Modeling Human MEGF10 Myopathy in Drosophila melanogaster

Abstract

Mutations in MEGF10 underlie a rare congenital muscle disease in humans. MEGF10 is a single transmembrane receptor that is expressed in skeletal muscles as well as in CNS glial cells, in both mammals and Drosophila. Expression of Drpr, the Drosophila homolog of human MEGF10, in fly muscles offers a unique opportunity to probe the role of this receptor in muscle physiology and disease. We have shown that loss‐of‐function mutations in Drpr lead to muscle alterations that recapitulate important features of the human disease. To complement this genetic tool, we have now developed a MEGF10 gain‐of‐function model in Drosophila. In the present study we show that ubiquitous or skeletal muscle‐specific overexpression of either Drosophila Drpr, or mouse MEGF10, in flies leads to decreased viability, whereas heart or glia‐specific overexpression does not. Preliminary analysis carried out by overexpressing the different mammalian or fly MEGF10 receptor orthologs, suggests an important role for the conserved extracellular EMI domain of the protein, to ensure normal function in muscle.
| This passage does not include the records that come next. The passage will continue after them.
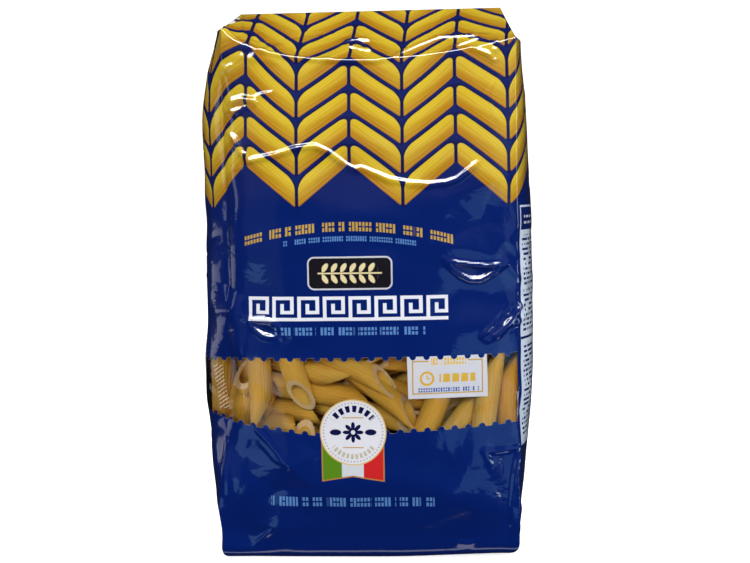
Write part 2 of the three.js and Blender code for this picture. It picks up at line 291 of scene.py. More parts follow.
def lumps(u, v):
    """The pasta inside pressing softly on the film."""
    dice = np.random.default_rng(5)
    raised = np.zeros(u.shape)
    for _ in range(16):
        heading = dice.uniform(0, 2 * math.pi)
        pitch = dice.uniform(14, 30)
        phase = dice.uniform(0, 2 * math.pi)
        wave = (u * math.cos(heading) + v * math.sin(heading)) * 2 * math.pi / pitch + phase
        raised = raised + np.sin(wave)
    return 0.05 * raised * eased(v, 2, 20) * (1 - eased(v, 120, 165))


def relief(u, v):
    """How far the film stands off its smooth form, in mm."""
    raised = crinkles(u, v) + lumps(u, v)
    edge = np.clip(u, -PANEL_HALF, PANEL_HALF)
    seen_x = film_form(edge, v)[..., 0] + u - edge
    for height, half_width, points in CREASES:
        raised = raised + crest(seen_x, v, height, half_width, points)
    for height, apex, rim in FACETS:
        raised = raised + facet(seen_x, v, height, apex, rim)
    return raised * eased(v, 0, 4) * (1 - eased(v, 203, RIDGE_PLACE))


def film_surface(u, v):
    """The creased film and its outward directions, in mm, on a grid of places."""
    form = film_form(u, v)
    outward = np.cross(np.gradient(form, axis=1), np.gradient(form, axis=0))
    length = np.linalg.norm(outward, axis=-1, keepdims=True)
    outward = outward / np.maximum(length, 1e-9)
    return form + outward * relief(u, v)[..., None], outward


# Mesh helpers


def add_object(name, data):
    """Puts a new object in the scene."""
    made = bpy.data.objects.new(name, data)
    bpy.context.scene.collection.objects.link(made)
    return made


def sheet(name, columns, rows, place):
    """A grid of columns and rows, laid in space by place(u, v) in mm, with u and v as its UV map."""
    bm = bmesh.new()
    bmesh.ops.create_grid(bm, x_segments=len(columns) - 1, y_segments=len(rows) - 1, size=1, calc_uvs=False)
    mesh = bpy.data.meshes.new(name)
    bm.to_mesh(mesh)
    bm.free()
    flat = np.empty(len(mesh.vertices) * 3)
    mesh.vertices.foreach_get("co", flat)
    flat = flat.reshape(-1, 3)
    column = np.rint((flat[:, 0] + 1) / 2 * (len(columns) - 1)).astype(int)
    row = np.rint((flat[:, 1] + 1) / 2 * (len(rows) - 1)).astype(int)
    u, v = np.meshgrid(np.asarray(columns, float), np.asarray(rows, float))
    placed = place(u, v)[row, column]
    mesh.vertices.foreach_set("co", (placed * MM).ravel())
    corners = np.empty(len(mesh.loops), int)
    mesh.loops.foreach_get("vertex_index", corners)
    flat_map = np.stack([u[row, column], v[row, column]], axis=-1)[corners]
    mesh.uv_layers.new(name="film").data.foreach_set("uv", flat_map.ravel())
    mesh.update()
    return add_object(name, mesh)


def measure_along(piece, columns, rows):
    """Turns u in the film's UV map into lengths along its smooth form, so that print keeps its size."""
    u, v = np.meshgrid(columns, rows)
    steps = np.linalg.norm(np.diff(film_form(u, v), axis=1), axis=-1)
    along = np.pad(np.cumsum(steps, axis=1), ((0, 0), (1, 0)))
    along = along - along[:, [np.searchsorted(columns, -0.001)]]
    layer = piece.data.uv_layers["film"].data
    places = np.empty(len(piece.data.loops) * 2)
    layer.foreach_get("uv", places)
    places = places.reshape(-1, 2)
    column = np.searchsorted(columns, places[:, 0] - 0.001)
    row = np.searchsorted(rows, places[:, 1] - 0.001)
    places[:, 0] = along[row, column]
    layer.foreach_set("uv", places.ravel())


def tidy_mesh(piece, merge=0.00001, outward=True):
    """Merges doubles, turns the faces outward and shades them smooth."""
    bm = bmesh.new()
    bm.from_mesh(piece.data)
    bmesh.ops.remove_doubles(bm, verts=bm.verts, dist=merge)
    bmesh.ops.dissolve_degenerate(bm, edges=bm.edges, dist=merge / 4)
    if outward:
        bmesh.ops.recalc_face_normals(bm, faces=bm.faces)
    for face in bm.faces:
        face.smooth = True
    bm.to_mesh(piece.data)
    bm.free()


def spread(*runs):
    """One list of places from runs of (start, end, how many steps)."""
    places = [np.linspace(start, end, steps, endpoint=False) for start, end, steps in runs]
    return np.append(np.concatenate(places), runs[-1][1])


# Shader maths


def ink(red, green, blue):
    """A colour given as a screen shows it, 0 to 255, turned to the shader's linear values."""
    parts = [part / 255 for part in (red, green, blue)]
    linear = [part / 12.92 if part <= 0.04045 else ((part + 0.055) / 1.055) ** 2.4 for part in parts]
    return (*linear, 1.0)


class Value:
    """A number that varies over a surface. Arithmetic on it adds Math nodes to its finish."""

    def __init__(self, finish, socket):
        self.finish = finish
        self.socket = socket

    def __add__(self, other):
        return self.finish.math("ADD", self, other)

    def __sub__(self, other):
        return self.finish.math("SUBTRACT", self, other)

    def __rsub__(self, other):
        return self.finish.math("SUBTRACT", other, self)

    def __mul__(self, other):
        return self.finish.math("MULTIPLY", self, other)

    def __truediv__(self, other):
        return self.finish.math("DIVIDE", self, other)

    def __mod__(self, other):
        return self.finish.math("FLOORED_MODULO", self, other)

    def __abs__(self):
        return self.finish.math("ABSOLUTE", self)

    def __and__(self, other):
        return self.finish.math("MINIMUM", self, other)

    def __or__(self, other):
        return self.finish.math("MAXIMUM", self, other)


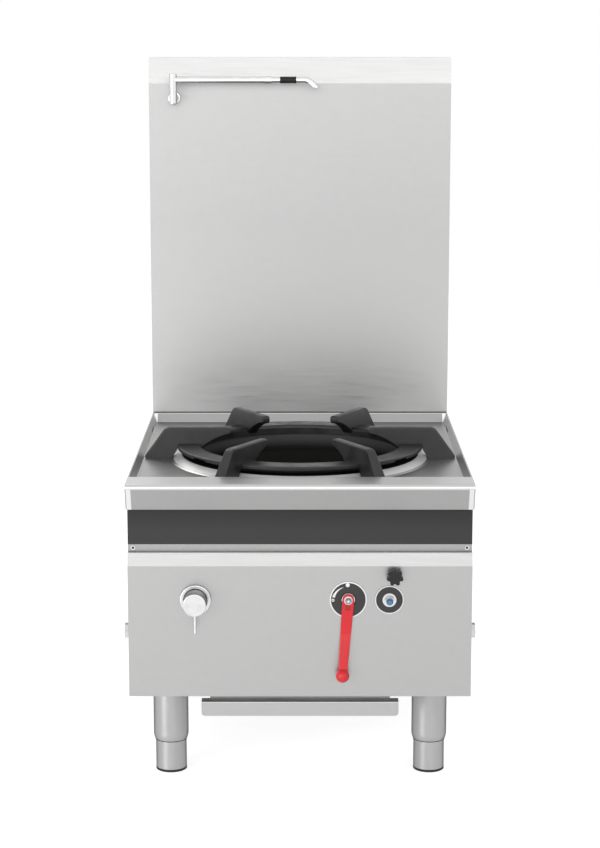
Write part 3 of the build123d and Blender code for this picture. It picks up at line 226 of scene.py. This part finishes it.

Our complementary MEGF10 loss of function/gain of function Drosophila models enable us to begin dissecting the conserved functional pathways regulated by this protein in muscle cells. Together our studies indicate that narrow alterations in the levels of MEGF10 expression may impair normal muscle physiology in vivo. This study was funded by NIHgrant R01 NS080929 (PBK and ID).